| Brief |
Can you quote the records below in full, word for word?
== Records supplied ==
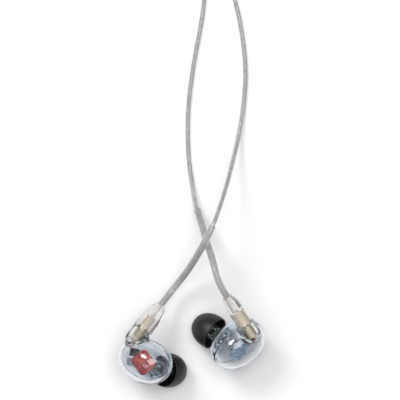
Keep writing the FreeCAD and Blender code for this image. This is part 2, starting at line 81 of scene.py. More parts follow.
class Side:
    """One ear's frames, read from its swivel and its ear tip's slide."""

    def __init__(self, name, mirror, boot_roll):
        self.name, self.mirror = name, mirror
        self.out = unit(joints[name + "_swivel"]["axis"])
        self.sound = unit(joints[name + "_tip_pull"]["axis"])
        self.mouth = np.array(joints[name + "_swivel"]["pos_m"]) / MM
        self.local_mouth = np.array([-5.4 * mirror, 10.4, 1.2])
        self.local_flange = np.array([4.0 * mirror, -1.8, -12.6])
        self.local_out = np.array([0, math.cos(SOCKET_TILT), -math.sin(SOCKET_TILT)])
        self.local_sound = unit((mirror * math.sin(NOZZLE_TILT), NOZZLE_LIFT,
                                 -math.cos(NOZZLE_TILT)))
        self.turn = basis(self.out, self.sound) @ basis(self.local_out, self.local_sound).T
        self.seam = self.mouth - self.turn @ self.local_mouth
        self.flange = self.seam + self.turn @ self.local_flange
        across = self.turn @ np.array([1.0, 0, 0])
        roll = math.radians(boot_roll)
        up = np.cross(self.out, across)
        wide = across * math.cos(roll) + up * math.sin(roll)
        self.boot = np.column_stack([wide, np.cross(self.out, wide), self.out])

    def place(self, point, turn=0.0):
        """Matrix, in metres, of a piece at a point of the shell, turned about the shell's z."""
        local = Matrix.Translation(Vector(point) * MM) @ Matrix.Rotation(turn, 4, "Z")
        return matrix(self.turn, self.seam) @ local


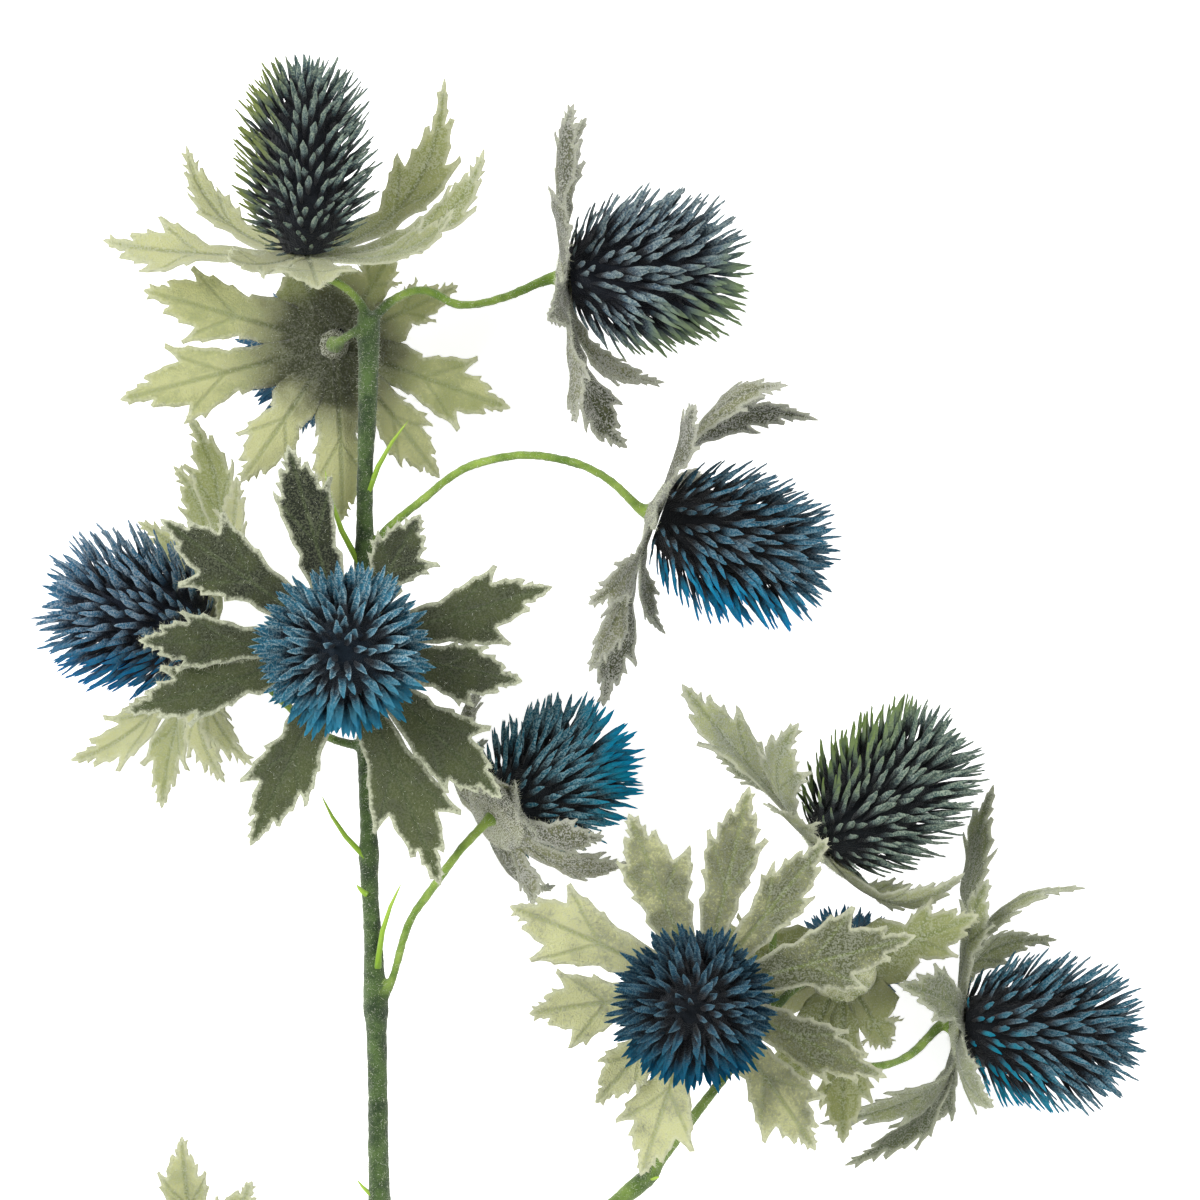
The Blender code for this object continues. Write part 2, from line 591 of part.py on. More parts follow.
===
| Written answer |
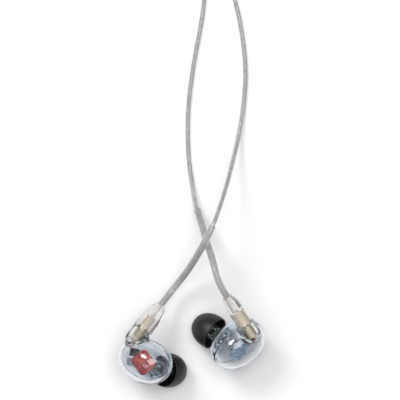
Keep writing the FreeCAD and Blender code for this image. This is part 2, starting at line 81 of scene.py. More parts follow.
class Side:
    """One ear's frames, read from its swivel and its ear tip's slide."""

    def __init__(self, name, mirror, boot_roll):
        self.name, self.mirror = name, mirror
        self.out = unit(joints[name + "_swivel"]["axis"])
        self.sound = unit(joints[name + "_tip_pull"]["axis"])
        self.mouth = np.array(joints[name + "_swivel"]["pos_m"]) / MM
        self.local_mouth = np.array([-5.4 * mirror, 10.4, 1.2])
        self.local_flange = np.array([4.0 * mirror, -1.8, -12.6])
        self.local_out = np.array([0, math.cos(SOCKET_TILT), -math.sin(SOCKET_TILT)])
        self.local_sound = unit((mirror * math.sin(NOZZLE_TILT), NOZZLE_LIFT,
                                 -math.cos(NOZZLE_TILT)))
        self.turn = basis(self.out, self.sound) @ basis(self.local_out, self.local_sound).T
        self.seam = self.mouth - self.turn @ self.local_mouth
        self.flange = self.seam + self.turn @ self.local_flange
        across = self.turn @ np.array([1.0, 0, 0])
        roll = math.radians(boot_roll)
        up = np.cross(self.out, across)
        wide = across * math.cos(roll) + up * math.sin(roll)
        self.boot = np.column_stack([wide, np.cross(self.out, wide), self.out])

    def place(self, point, turn=0.0):
        """Matrix, in metres, of a piece at a point of the shell, turned about the shell's z."""
        local = Matrix.Translation(Vector(point) * MM) @ Matrix.Rotation(turn, 4, "Z")
        return matrix(self.turn, self.seam) @ local


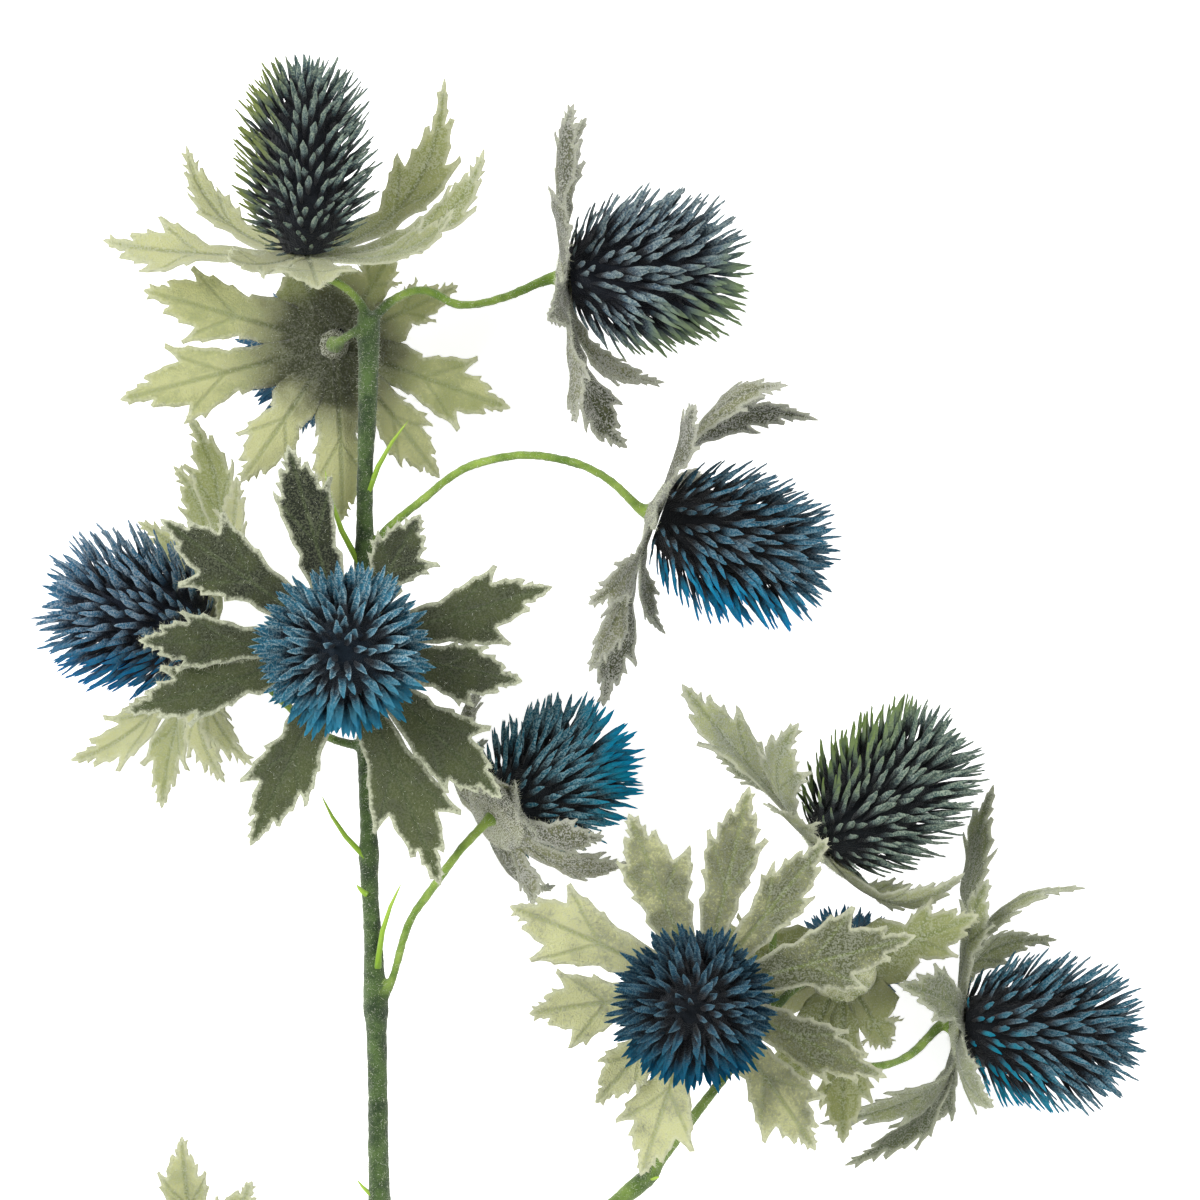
The Blender code for this object continues. Write part 2, from line 591 of part.py on. More parts follow.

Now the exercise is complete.